* [COLLECTED MATERIAL]
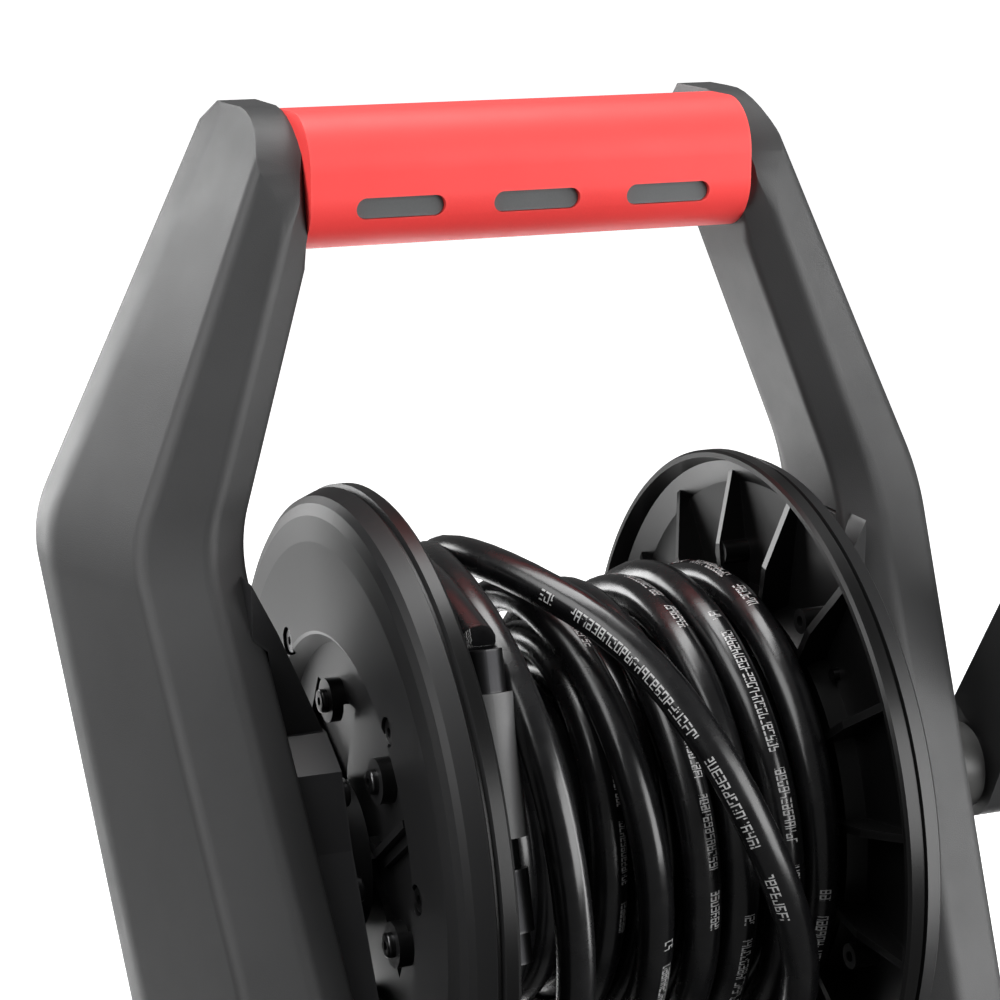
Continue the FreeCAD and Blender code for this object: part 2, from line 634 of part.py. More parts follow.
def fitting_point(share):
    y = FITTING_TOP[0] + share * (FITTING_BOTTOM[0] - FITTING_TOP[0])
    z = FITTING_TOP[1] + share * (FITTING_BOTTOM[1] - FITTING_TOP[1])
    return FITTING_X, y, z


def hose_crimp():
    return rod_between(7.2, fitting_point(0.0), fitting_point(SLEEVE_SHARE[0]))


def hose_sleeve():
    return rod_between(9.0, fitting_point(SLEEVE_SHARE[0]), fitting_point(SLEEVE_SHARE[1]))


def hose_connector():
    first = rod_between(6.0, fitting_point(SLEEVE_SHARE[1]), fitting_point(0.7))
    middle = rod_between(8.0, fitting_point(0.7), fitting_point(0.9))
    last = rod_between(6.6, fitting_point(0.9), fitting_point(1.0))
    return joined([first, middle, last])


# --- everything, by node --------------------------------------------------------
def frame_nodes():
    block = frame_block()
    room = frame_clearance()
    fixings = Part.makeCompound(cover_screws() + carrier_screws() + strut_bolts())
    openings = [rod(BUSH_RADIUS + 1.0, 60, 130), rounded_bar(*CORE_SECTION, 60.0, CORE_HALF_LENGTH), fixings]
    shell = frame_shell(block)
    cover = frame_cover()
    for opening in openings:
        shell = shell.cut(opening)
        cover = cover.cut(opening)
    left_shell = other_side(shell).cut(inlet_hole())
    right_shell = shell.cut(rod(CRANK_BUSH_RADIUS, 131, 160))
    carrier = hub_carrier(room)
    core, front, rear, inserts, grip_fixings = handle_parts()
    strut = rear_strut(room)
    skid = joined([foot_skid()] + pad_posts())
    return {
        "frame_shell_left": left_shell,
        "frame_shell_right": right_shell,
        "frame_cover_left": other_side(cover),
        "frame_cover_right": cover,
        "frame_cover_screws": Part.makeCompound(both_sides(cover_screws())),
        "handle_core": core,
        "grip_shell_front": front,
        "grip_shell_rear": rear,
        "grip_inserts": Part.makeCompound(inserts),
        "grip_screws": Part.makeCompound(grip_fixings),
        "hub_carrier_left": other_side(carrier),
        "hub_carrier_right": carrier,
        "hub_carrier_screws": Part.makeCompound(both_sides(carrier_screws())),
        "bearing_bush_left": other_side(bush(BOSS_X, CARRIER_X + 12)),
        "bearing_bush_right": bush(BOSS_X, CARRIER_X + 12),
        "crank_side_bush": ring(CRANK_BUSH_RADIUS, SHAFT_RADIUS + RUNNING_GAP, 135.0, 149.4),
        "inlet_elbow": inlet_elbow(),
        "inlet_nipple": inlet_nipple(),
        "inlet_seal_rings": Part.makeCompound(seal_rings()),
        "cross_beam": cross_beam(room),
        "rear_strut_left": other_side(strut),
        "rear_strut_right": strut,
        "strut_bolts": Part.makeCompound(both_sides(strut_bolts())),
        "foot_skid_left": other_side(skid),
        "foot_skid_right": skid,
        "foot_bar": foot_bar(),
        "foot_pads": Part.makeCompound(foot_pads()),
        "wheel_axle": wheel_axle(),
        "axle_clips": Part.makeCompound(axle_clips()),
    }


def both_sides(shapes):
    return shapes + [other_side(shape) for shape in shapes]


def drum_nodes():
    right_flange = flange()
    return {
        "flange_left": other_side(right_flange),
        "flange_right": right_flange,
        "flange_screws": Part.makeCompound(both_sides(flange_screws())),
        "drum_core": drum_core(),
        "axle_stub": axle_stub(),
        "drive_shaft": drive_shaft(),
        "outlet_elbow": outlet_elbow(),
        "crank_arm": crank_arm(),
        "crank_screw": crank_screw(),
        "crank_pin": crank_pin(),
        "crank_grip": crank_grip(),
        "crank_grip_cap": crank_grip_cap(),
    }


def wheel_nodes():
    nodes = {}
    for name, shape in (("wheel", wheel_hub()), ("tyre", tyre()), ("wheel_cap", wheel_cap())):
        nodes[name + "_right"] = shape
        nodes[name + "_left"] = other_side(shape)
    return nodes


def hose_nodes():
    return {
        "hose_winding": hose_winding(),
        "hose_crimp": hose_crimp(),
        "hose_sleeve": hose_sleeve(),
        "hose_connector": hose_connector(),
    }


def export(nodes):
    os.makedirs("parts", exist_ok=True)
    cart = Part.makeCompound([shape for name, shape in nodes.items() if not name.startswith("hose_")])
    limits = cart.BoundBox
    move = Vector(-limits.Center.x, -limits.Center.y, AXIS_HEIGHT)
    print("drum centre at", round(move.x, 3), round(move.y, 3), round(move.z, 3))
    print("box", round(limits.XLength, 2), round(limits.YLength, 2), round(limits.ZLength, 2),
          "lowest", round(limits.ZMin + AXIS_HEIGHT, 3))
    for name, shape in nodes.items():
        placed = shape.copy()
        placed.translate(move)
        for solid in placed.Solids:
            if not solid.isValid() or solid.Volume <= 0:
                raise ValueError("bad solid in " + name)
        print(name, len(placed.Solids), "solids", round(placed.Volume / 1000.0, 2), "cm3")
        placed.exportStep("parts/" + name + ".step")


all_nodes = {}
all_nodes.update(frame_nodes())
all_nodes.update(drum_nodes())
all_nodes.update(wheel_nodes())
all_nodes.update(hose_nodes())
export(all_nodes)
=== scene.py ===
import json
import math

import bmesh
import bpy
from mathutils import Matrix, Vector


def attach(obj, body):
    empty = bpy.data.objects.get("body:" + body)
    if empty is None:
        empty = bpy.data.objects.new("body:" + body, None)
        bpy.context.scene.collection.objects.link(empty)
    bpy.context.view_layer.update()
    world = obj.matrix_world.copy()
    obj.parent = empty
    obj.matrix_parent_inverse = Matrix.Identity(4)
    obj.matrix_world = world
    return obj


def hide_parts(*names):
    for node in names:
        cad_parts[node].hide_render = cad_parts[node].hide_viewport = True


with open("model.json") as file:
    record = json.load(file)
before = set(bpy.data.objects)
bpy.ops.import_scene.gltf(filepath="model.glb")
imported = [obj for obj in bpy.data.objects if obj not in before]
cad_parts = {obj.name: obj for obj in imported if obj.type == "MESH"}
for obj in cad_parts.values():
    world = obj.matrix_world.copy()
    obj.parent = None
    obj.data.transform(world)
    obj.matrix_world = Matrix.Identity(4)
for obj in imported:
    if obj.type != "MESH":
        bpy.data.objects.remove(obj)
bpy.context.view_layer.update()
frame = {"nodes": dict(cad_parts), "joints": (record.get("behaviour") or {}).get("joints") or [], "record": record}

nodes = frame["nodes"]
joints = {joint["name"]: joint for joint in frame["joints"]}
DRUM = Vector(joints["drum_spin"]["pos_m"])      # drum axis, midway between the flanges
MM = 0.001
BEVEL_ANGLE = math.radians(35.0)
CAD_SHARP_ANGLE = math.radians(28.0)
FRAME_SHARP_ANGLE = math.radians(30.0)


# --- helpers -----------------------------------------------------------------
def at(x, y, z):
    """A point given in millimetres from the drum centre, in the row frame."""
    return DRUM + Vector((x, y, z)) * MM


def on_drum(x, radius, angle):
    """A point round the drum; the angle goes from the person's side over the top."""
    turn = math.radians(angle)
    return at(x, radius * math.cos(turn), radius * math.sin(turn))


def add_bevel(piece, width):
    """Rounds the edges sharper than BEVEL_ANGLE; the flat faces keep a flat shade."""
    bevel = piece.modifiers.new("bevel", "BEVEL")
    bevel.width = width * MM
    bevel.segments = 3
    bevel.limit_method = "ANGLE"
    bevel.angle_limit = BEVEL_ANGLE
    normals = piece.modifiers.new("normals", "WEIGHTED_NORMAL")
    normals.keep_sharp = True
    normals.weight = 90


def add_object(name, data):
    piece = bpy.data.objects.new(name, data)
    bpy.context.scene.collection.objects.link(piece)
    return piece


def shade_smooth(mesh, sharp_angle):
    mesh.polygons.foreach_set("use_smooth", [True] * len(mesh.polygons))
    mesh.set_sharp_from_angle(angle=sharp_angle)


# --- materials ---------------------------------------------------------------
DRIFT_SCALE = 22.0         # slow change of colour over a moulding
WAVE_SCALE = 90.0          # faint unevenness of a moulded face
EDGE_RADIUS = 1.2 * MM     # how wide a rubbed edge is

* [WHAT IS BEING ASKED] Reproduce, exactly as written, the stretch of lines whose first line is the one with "for solid in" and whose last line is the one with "if empty is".

* [RESPONSE TO THE EXERCISE]
        for solid in placed.Solids:
            if not solid.isValid() or solid.Volume <= 0:
                raise ValueError("bad solid in " + name)
        print(name, len(placed.Solids), "solids", round(placed.Volume / 1000.0, 2), "cm3")
        placed.exportStep("parts/" + name + ".step")


all_nodes = {}
all_nodes.update(frame_nodes())
all_nodes.update(drum_nodes())
all_nodes.update(wheel_nodes())
all_nodes.update(hose_nodes())
export(all_nodes)
=== scene.py ===
import json
import math

import bmesh
import bpy
from mathutils import Matrix, Vector


def attach(obj, body):
    empty = bpy.data.objects.get("body:" + body)
    if empty is None:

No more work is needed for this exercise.